Journal of Transport Phenomena in Nano and Micro Scales
Volume:9 Issue: 2, Summer-Autumn 2021

In recent years, significant attention has been devoted to nanofluids to improve the thermal efficiency of conventional cooling fluids. Copper nanoparticles are a proper candidate for this purpose due to their high thermal conductivity. In this study, stable copper nanoparticles with a 34.5 nm average diameter were synthesized via chemical reduction without an inert environment. The synthesized copper nanoparticles and also commercial copper nanoparticles with a 40 nm average size were used in ethylene glycol as the base fluid. Viscosity and rheological behavior of these nanofluids as important factors for assessment of flow behavior in heat exchange equipment were also investigated experimentally.

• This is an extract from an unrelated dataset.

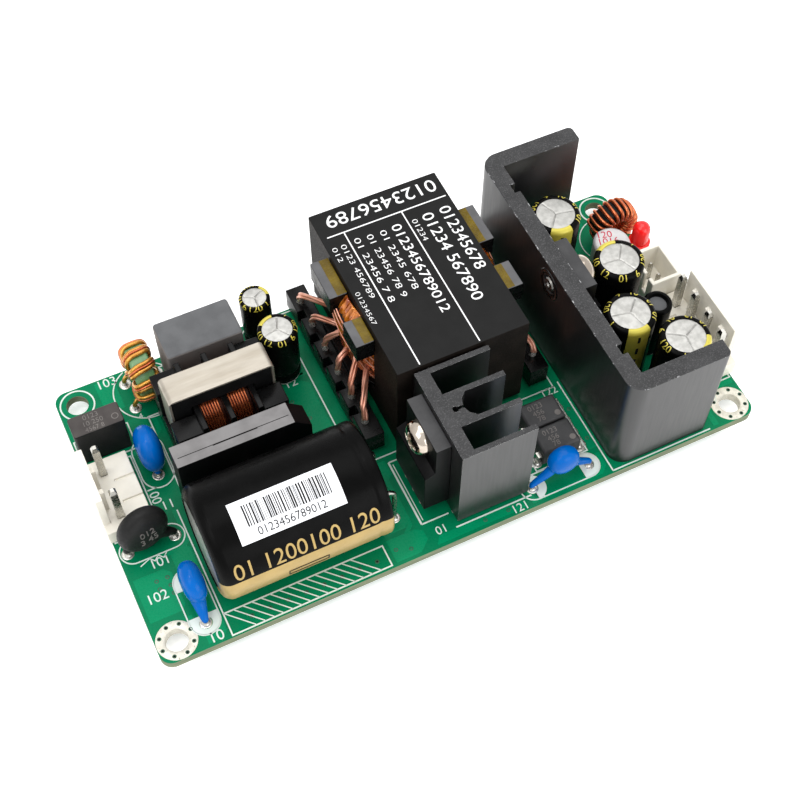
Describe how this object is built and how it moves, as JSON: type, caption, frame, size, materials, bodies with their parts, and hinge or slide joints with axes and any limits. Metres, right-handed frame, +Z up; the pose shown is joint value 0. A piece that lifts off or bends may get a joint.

The effects of volume fraction and temperature on nanofluid viscosity were investigated. Viscosity was measured in a 29.5-60 °C temperature range at low weight fractions of 0.0001, 0.0003, and 0.0005. The results were compared with the proposed models for the prediction of nanofluid viscosity, suggesting a correlation. The results show the Newtonian behavior of both nanofluids. Based on the results of a previous study, the heat transfer coefficient and thermal conductivity increased significantly (38.2 % for 0.03 wt. % nanofluid at Re=68 and 39.4% for 0.01 wt. %, respectively). Also, for both cases, nanofluid viscosity was smaller than the base fluid (for nanofluid B, 12.8% reduction at 1.06 vol. %). These results suggest copper nanofluid as an appropriate alternative for application in heat exchange equipment.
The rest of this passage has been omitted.